By all means, use handy tools like Text Tools to identify semantically related keywords for your topics, and make your content relevant and indexable, but don’t let the focus of your content be on keyword optimization – always make it about the reader.


Anchor Text Over-Optimization


While putting some thought into your anchor text certainly makes sense from the user-end of things, it can also hurt your rankings to over-optimize it. Branded link anchor text is generally safe to optimize like crazy, but it makes more sense to keep your anchor text more topically relevant than keyword-focused for better rankings.


Moz recommends a 7:3 ratio of non-targeted:targeted anchor text, with the majority of the anchor text you use being selected based on concepts rather than keywords. Google will love you for it, and your readers won’t feel bombarded by what is obviously SEO-focused, link-heavy content.


‘Bad Neighborhood’ Linking


black hat link building SEO practices

This is a rather interesting concept, but one that makes a lot of sense when you think of it like you would in real-life relationships. Just as you can be penalized in life for consorting with unsavory characters, such is the same for link-building.


If spammy sites are the source of many of your incoming and outgoing links, it can and will affect your rankings, and Google’s algorithms will punish you accordingly. Sites that are blatant link-farms, or are using unethical SEO practices are going to negatively affect you, so make sure that every link you build is on a site you’re happy to associate with.


Likewise, make sure you’re a good influence friend to have around. Keep your link-building strategies ethical and productive for the sake of your content – not just your link profile.


Stop Posting Fluff – Publish Real, Valuable Content


Content frequency is a big part of keeping your site relevant and ranked, but a lot of site owners take this one too far, publishing content as frequently as possible, regardless of its topical relevance or value.
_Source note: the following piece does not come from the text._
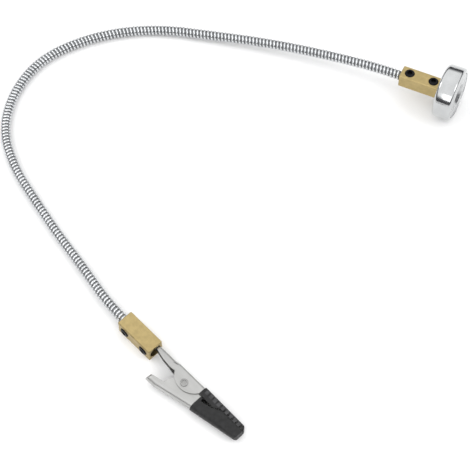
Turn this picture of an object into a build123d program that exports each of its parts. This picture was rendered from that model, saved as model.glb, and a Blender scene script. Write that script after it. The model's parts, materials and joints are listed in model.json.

The problem with this is, you wind up with a lot of really short, keyword dense articles that are low on information, and more often than not, your bounce rate goes up. Aside from it just being a negative experience for your user, Google also takes note of excessive, light content, and takes it as a red flag that you’re just trying to populate your site, and not deliver valuable content to your audience.


If you’re running out of ideas, don’t publish fluff that’s devoid of valuable information. Instead, focus on optimizing the content you already have in place, and use advanced keyword tools to create content that’s more relevant to your target audience. You’ll build traffic to those pages, and ultimately rank higher for your target keywords.


Don’t Create an Army of Sites Just to Link to Yourself


This is generally pretty common knowledge among some of the worst things you can do for your own SEO, and for good reason. Building links between sites is time-consuming enough, without having to own and manage them all yourself.


Aside from the time input from this kind of link-building, it’s also deeply frowned upon by Google, and you absolutely will be penalized for it.


Not only is it unethical, but it’s ineffectual as well. Since most of these sites are created around the same time, the sites themselves aren’t old enough to be valuable sources of backlinks anyway. The age of sites plays a huge role in the trust they’ve garnered with Google, and if you have a bunch of backlinks from several young sites, it’s not going to do much to boost your rankings or traffic anyway.


The golden rule of SEO? Craft sites and content for people, not SEO. Remember folks, it’s search engine OPTIMIZATION, not search engine manipulation. Google is smarter than you, I promise, and you will absolutely feel the sting if you decide to try to engineer your way to the top of the SERPs, instead of earning your spot there with organically ranking content.


Make it relevant, make it authentic, and don’t count on the SEO shortcuts to make your traffic increase on its own.